Kanoj, our cpu-pooling + loadbalancing allows you to do that.
The system adminstrator can specify at runtime through a
/proc filesystem interface the cpu-pool-size, whether loadbalacing
should take place.
We can put limiting to the local cpu-set during reschedule_idle
back into the code, to make it complete and compatible with
the approach that Andrea has taken.
This way, one can fully isolate or combine cpu-sets.

here is the code for the pooling.
http://lse.sourceforge.net/scheduling/LB/2.4.1-MQpool

loadbalancing and /proc system combined in this module.
http://lse.sourceforge.net/scheduling/LB/loadbalance.c

a writeup explaining this concept is available under
http://lse.sourceforge.net/scheduling/LB/poolMQ.html

Prerequisite is the MQ scheduler...
http://lse.sourceforge.net/scheduling/2.4.1.mq1-sched

We need to update these for 2.4.3 .... (coming)

Hubertus Franke
Enterprise Linux Group (Mgr),  Linux Technology Center (Member Scalability)
, OS-PIC (Chair)
email: [EMAIL PROTECTED]
(w) 914-945-2003    (fax) 914-945-4425   TL: 862-2003



Kanoj Sarcar <[EMAIL PROTECTED]>@lists.sourceforge.net on
04/04/2001 12:50:58 PM

Sent by:  [EMAIL PROTECTED]


To:   [EMAIL PROTECTED] (Andrea Arcangeli)
cc:   [EMAIL PROTECTED] (Ingo Molnar), Hubertus Franke/Watson/IBM@IBMUS,
      [EMAIL PROTECTED] (Mike Kravetz), [EMAIL PROTECTED] (Fabio
      Riccardi), [EMAIL PROTECTED] (Linux Kernel List),
      [EMAIL PROTECTED]
Subject:  Re: [Lse-tech] Re: a quest for a better scheduler



>
> I didn't seen anything from Kanoj but I did something myself for the
wildfire:
>
>
ftp://ftp.us.kernel.org/pub/linux/kernel/people/andrea/kernels/v2.4/2.4.3aa1/10_numa-sched-1

>
> this is mostly an userspace issue, not really intended as a kernel
optimization
> (however it's also partly a kernel optimization). Basically it splits the
load
> of the numa machine into per-node load, there can be unbalanced load
across the
> nodes but fairness is guaranteed inside each node. It's not extremely
well
> tested but benchmarks were ok and it is at least certainly stable.
>

Just a quick comment. Andrea, unless your machine has some hardware
that imply pernode runqueues will help (nodelevel caches etc), I fail
to understand how this is helping you ... here's a simple theory though.
If your system is lightly loaded, your pernode queues are actually
implementing some sort of affinity, making sure processes stick to
cpus on nodes where they have allocated most of their memory on. I am
not sure what the situation will be under huge loads though.

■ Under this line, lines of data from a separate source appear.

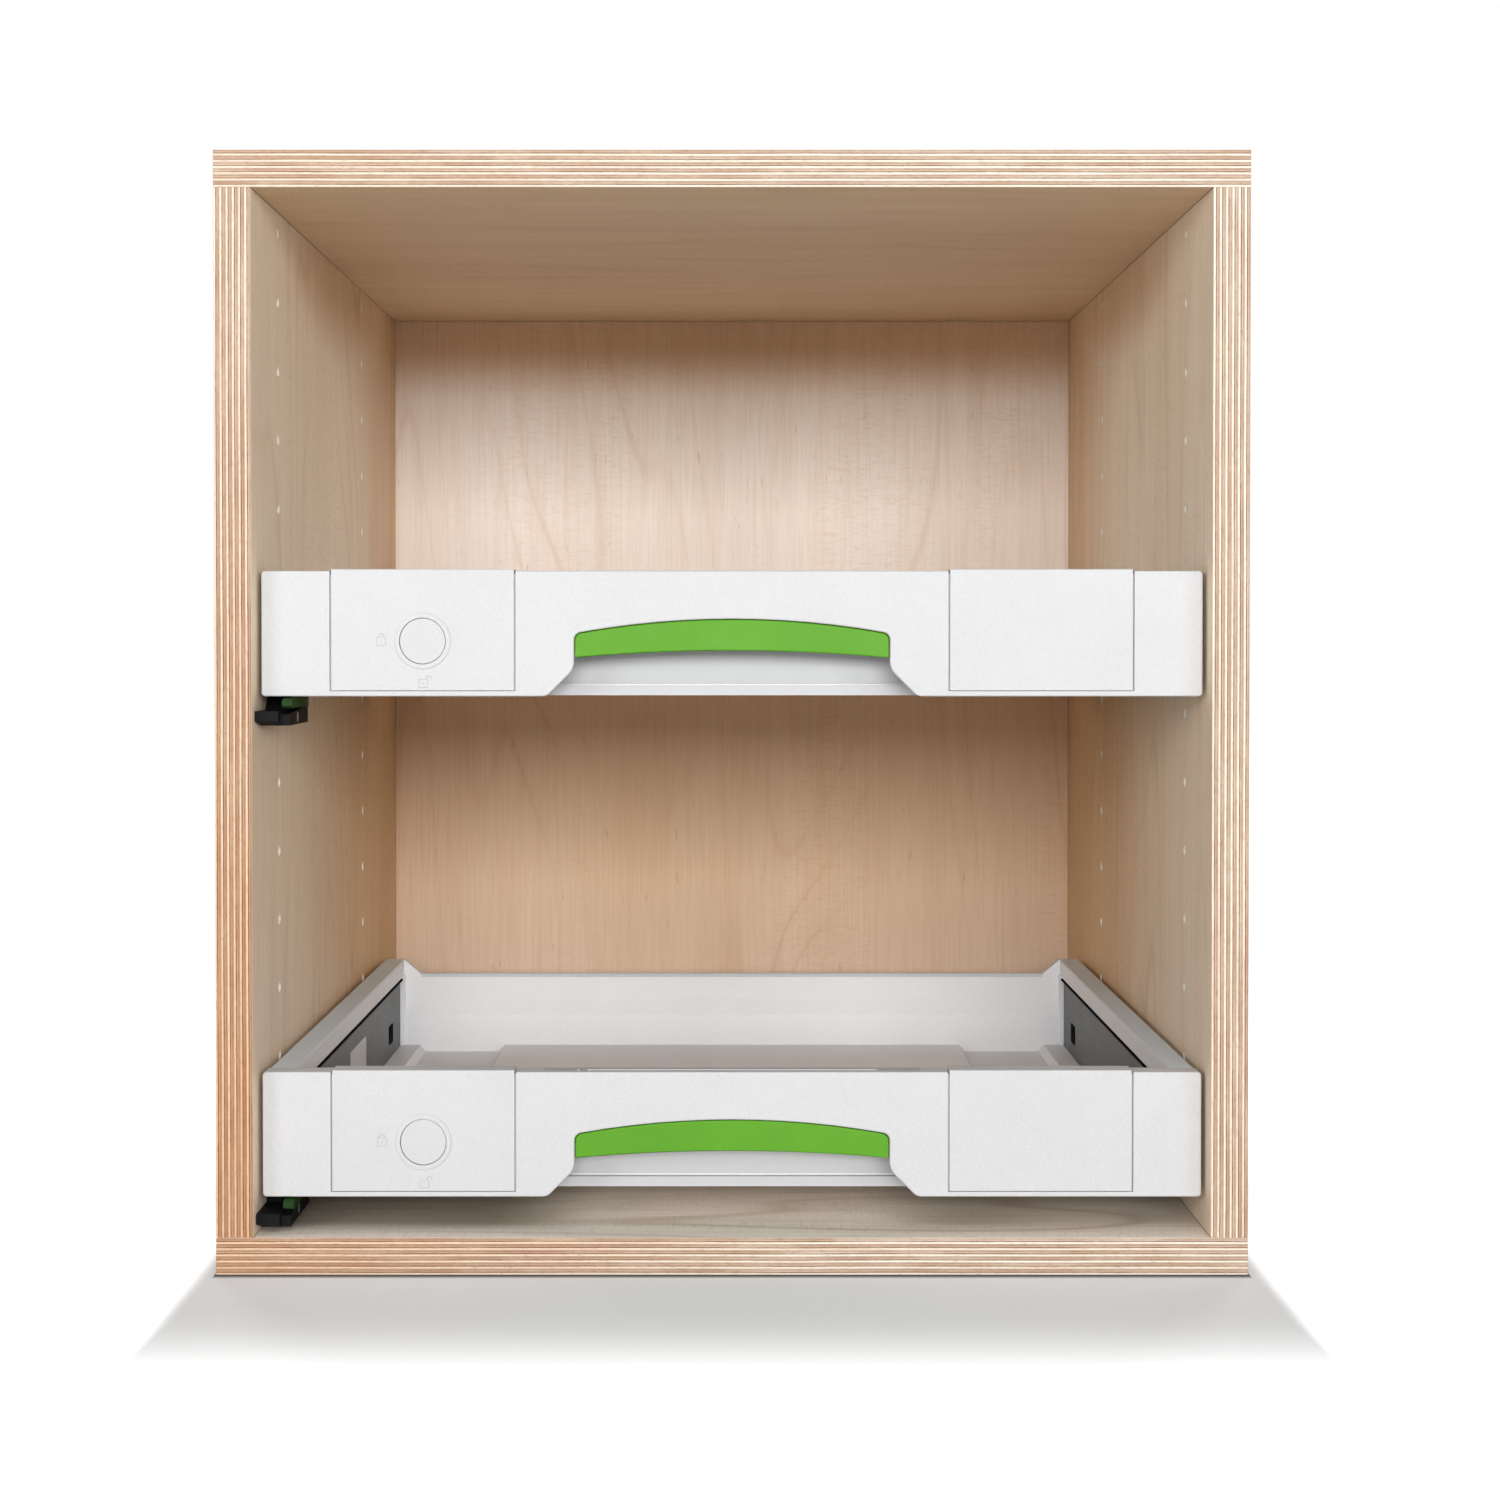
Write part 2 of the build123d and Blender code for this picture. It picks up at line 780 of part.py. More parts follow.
def lock_disc(base):
    """Disc that is turned by a tool or the hand, with the spindle that carries the cam."""
    face = front_setback - disc_proud
    with BuildPart() as disc:
        with BuildSketch(front_plane(face, base)):
            with Locations((disc_x, disc_z)):
                Circle(disc_radius)
        extrude(amount=-disc_thickness)
        fillet(disc.faces().sort_by(Axis.Y)[0].edges(), disc_edge)
        with BuildSketch(front_plane(face + disc_thickness, base)):
            with Locations((disc_x, disc_z)):
                Circle(spindle_radius)
        extrude(amount=-(cam_front - face - disc_thickness))
        with BuildSketch(front_plane(cam_front, base)):
            with Locations((disc_x, disc_z)):
                Rectangle(spindle_square, spindle_square)
        extrude(amount=-cam_sheet)
    return disc


def cam_pin_place():
    """The pin starts half the turn to the right of the lowest point."""
    offset = Vector(cam_pin_offset, 0).rotate(Axis.Z, -90 + lock_turn / 2)
    return disc_x + offset.X, disc_z + offset.Y


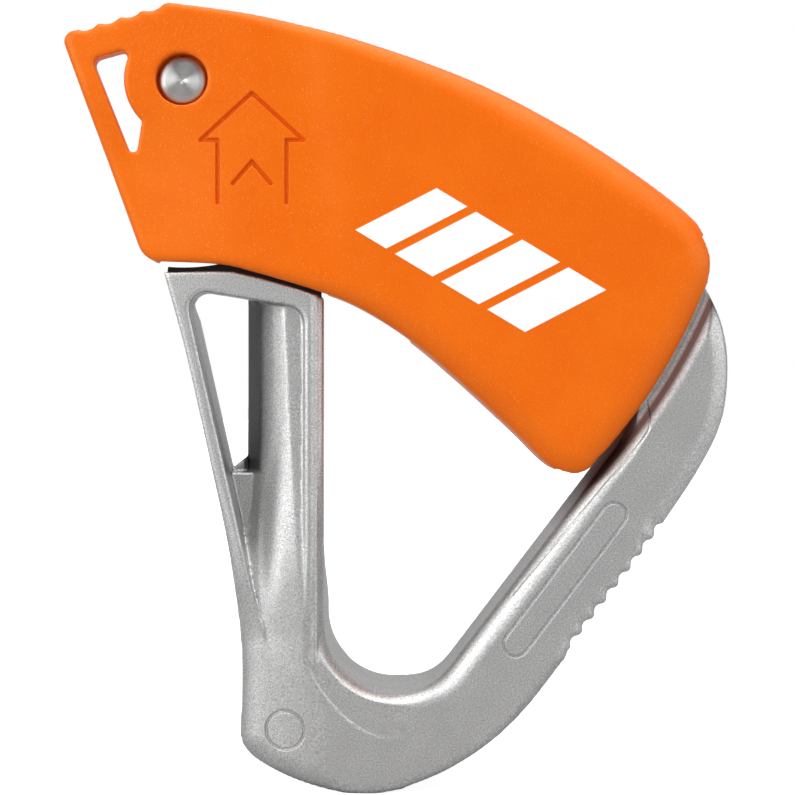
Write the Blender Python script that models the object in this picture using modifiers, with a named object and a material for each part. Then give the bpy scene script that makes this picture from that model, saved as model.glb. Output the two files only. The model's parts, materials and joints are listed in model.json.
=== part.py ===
"""Ascender: a cast frame with a rope channel and a carabiner eye, and a sprung arm on a rivet.

Outlines are written in millimetres as seen from the front: X to the right, Z up, Y away from
the viewer. The origin is the centre of the seat that the carabiner's bar rests in.
"""

import math

import bmesh
import bpy
from mathutils import Matrix

MM = 0.001

# Levels through the thickness (Y, from front to back).
ARM_FACE = -9.0
FRAME_FACE = -8.0
ARM_WALL = 1.7
ARM_INNER = ARM_FACE + ARM_WALL
PLATE_FRONT = -7.0
PLATE_BACK = -5.1
ROPE_SIDE_DEPTH = -5.2
SHELL_SEAM = -0.1
REAR_SHELL_FRONT = 0.1
FRAME_BACK = 6.5
KNUCKLE_BACK = 5.5
ARM_BACK = 7.5
ARM_BACK_INNER = 5.8

# Carabiner eye and rope channel.
EYE_RADIUS = 7.1
EYE_LEAN = 52.7
CHANNEL_CENTRE = (-6.5, 1.0)
CHANNEL_INNER = 7.1
CHANNEL_OUTER = 8.9
CHANNEL_BOTTOM = -4.0
CHANNEL_TOP = 33.4
CHANNEL_LIP = 140.0
INSERT_OUTER = 7.0
INSERT_INNER = 5.9
INSERT_RIVET_ANGLE = 158.0
INSERT_RIVET_HEIGHTS = {"insert_rivet_lower": 2.0, "insert_rivet_upper": 29.0}

# Arm pivot.
PIVOT = (-21.25, 54.8)
ARM_REACH = 56.45
RECESS_REACH = 57.6
KNUCKLE_REACH = 54.3
BOSS_RADIUS = 4.6
BOSS_FRONT = -5.7
BOSS_BACK = -2.3
SPRING_POCKET_RADIUS = 3.3
SPRING_POCKET_FRONT = -4.2
BUSH_OUTER = 2.0
BUSH_INNER = 1.55
SHANK = 1.5
WIRE = 0.5
SPRING_RADIUS = 2.65
SPRING_TURNS = 2.25

ROUND = 32


def clear_scene():
    for thing in list(bpy.data.objects):
        bpy.data.objects.remove(thing, do_unlink=True)


def new_collection(name):
    collection = bpy.data.collections.new(name)
    bpy.context.scene.collection.children.link(collection)
    return collection


def make_material(name, colour, roughness, metallic):
    material = bpy.data.materials.new(name)
    material.use_nodes = True
    shader = material.node_tree.nodes["Principled BSDF"]
    shader.inputs["Base Color"].default_value = (*colour, 1.0)
    shader.inputs["Roughness"].default_value = roughness
    shader.inputs["Metallic"].default_value = metallic
    return material


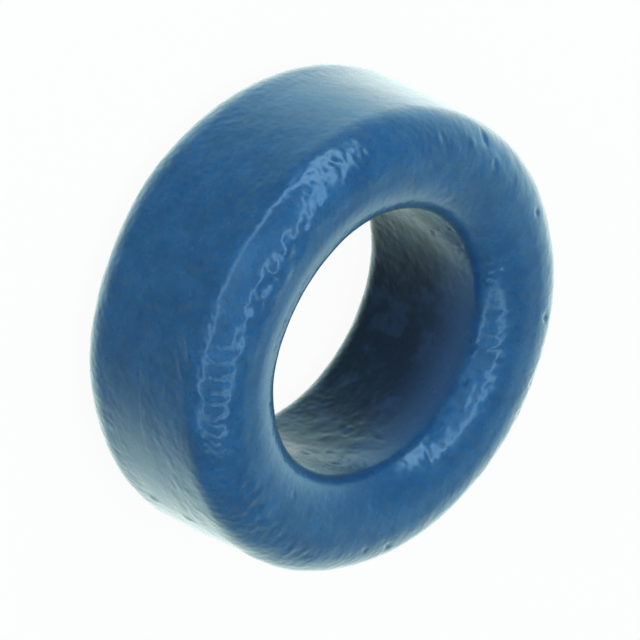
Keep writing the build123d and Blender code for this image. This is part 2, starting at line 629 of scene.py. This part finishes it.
def add_floor():
    """The floor is white to the camera, grey to the light, and clear to the coat's gloss, with a
    painted shadow of the ring within it.
    """
    material, tree, surface = new_material("floor")
    path = tree.nodes.new("ShaderNodeLightPath")
    glow = tree.nodes.new("ShaderNodeEmission")
    glow.inputs["Strength"].default_value = 1.0
    white = mixed_shaders(tree, FLOOR_GLOW, diffuse(tree, FLOOR_WHITE), glow.outputs[0])
    paper = diffuse(tree, FLOOR_GREY)
    seen = mixed_shaders(tree, path.outputs["Is Camera Ray"], paper, white)

    place = tree.nodes.new("ShaderNodeTexCoord")
    away = tree.nodes.new("ShaderNodeVectorMath")
    away.operation = "LENGTH"
    tree.links.new(place.outputs["Object"], away.inputs[0])
    edge = (BORE_RADIUS * share for share in HOLE_EDGE)
    # A painted shadow: the floor, as the coat mirrors it, is dimmed within the ring.
    shade = spread(tree, away.outputs["Value"], *edge, HOLE_SHADE, 1.0)
    clear = tree.nodes.new("ShaderNodeBsdfTransparent")
    tree.links.new(shade, clear.inputs["Color"])
    mirrored = mixed_shaders(tree, path.outputs["Is Glossy Ray"], seen, clear.outputs[0])
    tree.links.new(mirrored, surface)

    mesh = bpy.data.meshes.new("floor")
    reach = FLOOR_REACH
    corners = [(-reach, -reach, 0), (reach, -reach, 0), (reach, reach, 0), (-reach, reach, 0)]
    mesh.from_pydata(corners, [], [(0, 1, 2, 3)])
    mesh.materials.append(material)
    floor = add_object("floor", mesh)


def cosine_to(tree, place, direction):
    """The cosine of the angle between each direction of the sky and a fixed one."""
    node = tree.nodes.new("ShaderNodeVectorMath")
    node.operation = "DOT_PRODUCT"
    node.inputs[1].default_value = direction.normalized()
    tree.links.new(place, node.inputs[0])
    return node.outputs["Value"]


def room_light(tree, place):
    """The room's colour and brightness in each direction."""
    right, up, back = view_axes()
    side = cosine_to(tree, place, ROOM_LEAN[0] * right + ROOM_LEAN[1] * up + back)
    high = cosine_to(tree, place, ROOM_HIGH[0] * right + ROOM_HIGH[1] * up)

    turn = tree.nodes.new("ShaderNodeMapRange")
    turn.inputs["From Min"].default_value = -1.0
    tree.links.new(side, turn.inputs["Value"])
    ramp = tree.nodes.new("ShaderNodeValToRGB")
    ramp.color_ramp.interpolation = "EASE"
    stops = ramp.color_ramp.elements
    while len(stops) < len(ROOM):
        stops.new(1.0)
    for stop, (cosine, level) in zip(stops, ROOM):
        stop.position = (cosine + 1) / 2
        stop.color = (level, level, level, 1)
    tree.links.new(turn.outputs[0], ramp.inputs["Fac"])

    tint = mixed(tree, spread(tree, high, *ROOM_COOLING), ROOM_WARM, ROOM_COOL)
    tint = mixed(tree, spread(tree, side, *ROOM_FAR_FADE, 1.0, 0.0), tint, ROOM_FAR)
    tinted = tree.nodes.new("ShaderNodeVectorMath")
    tinted.operation = "MULTIPLY"
    tree.links.new(ramp.outputs["Color"], tinted.inputs[0])
    tree.links.new(tint, tinted.inputs[1])
    return tinted.outputs["Vector"]


def add_sky():
    """The sky is white to the camera, and a room with a bright far side to the ring."""
    world = bpy.data.worlds.new("sky")
    bpy.context.scene.world = world
    world.use_nodes = True
    tree = world.node_tree
    tree.nodes.clear()
    out = tree.nodes.new("ShaderNodeOutputWorld")
    white = tree.nodes.new("ShaderNodeBackground")
    white.inputs["Strength"].default_value = 1.0
    soft = tree.nodes.new("ShaderNodeBackground")
    place = tree.nodes.new("ShaderNodeTexCoord").outputs["Generated"]
    tree.links.new(room_light(tree, place), soft.inputs["Color"])
    path = tree.nodes.new("ShaderNodeLightPath")
    sky = mixed_shaders(tree, path.outputs["Is Camera Ray"], soft.outputs[0], white.outputs[0])
    tree.links.new(sky, out.inputs["Surface"])


def add_ring_light():
    """The hoop: a flat glowing band round the camera's line of sight."""
    right, up, back = view_axes()
    side = HOOP_DISTANCE * math.tan(math.radians(HOOP_SIDE))
    height = HOOP_DISTANCE * math.tan(math.radians(HOOP_UP))
    centre = ring_centre() + HOOP_DISTANCE * back
    round_way, inner, outer = zip(*HOOP_EDGES)
    verts, faces = [], []
    for i in range(HOOP_STEPS):
        angle = 2 * math.pi * i / HOOP_STEPS
        direction = side * math.cos(angle) * right + height * math.sin(angle) * up
        for edge in (inner, outer):
            share = float(np.interp(math.degrees(angle), round_way, edge))
            verts.append(centre + share * direction)
        a, b = 2 * i, 2 * ((i + 1) % HOOP_STEPS)
        faces.append((a, b, b + 1, a + 1))
    mesh = bpy.data.meshes.new("ring_light")
    mesh.from_pydata(verts, [], faces)
    material, tree, surface = new_material("ring_light")
    glow = tree.nodes.new("ShaderNodeEmission")
    glow.inputs["Color"].default_value = HOOP_TINT
    glow.inputs["Strength"].default_value = HOOP_STRENGTH
    tree.links.new(glow.outputs[0], surface)
    mesh.materials.append(material)
    light = add_object("ring_light", mesh)
    light.visible_camera = False


def add_fills():
    for name, (direction, distance, width, power) in FILLS.items():
        lamp = bpy.data.lights.new(name, "AREA")
        lamp.shape = "DISK"
        lamp.size = width
        lamp.energy = power
        light = add_object(name, lamp)
        towards = Vector(direction).normalized()
        light.location = ring_centre() + distance * towards
        light.rotation_euler = towards.to_track_quat("Z", "Y").to_euler()
        light.visible_camera = False
        light.visible_glossy = False


add_camera()
coated_ring(coat_material())
add_floor()
add_sky()
add_ring_light()
add_fills()

bpy.context.scene.view_settings.view_transform = "Standard"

As I have mentioned to some people before, percpu/pernode/percpuset/global
runqueues probably all have their advantages and disadvantages, and their
own sweet spots. Wouldn't it be really neat if a system administrator
or performance expert could pick and choose what scheduler behavior he
wants, based on how the system is going to be used?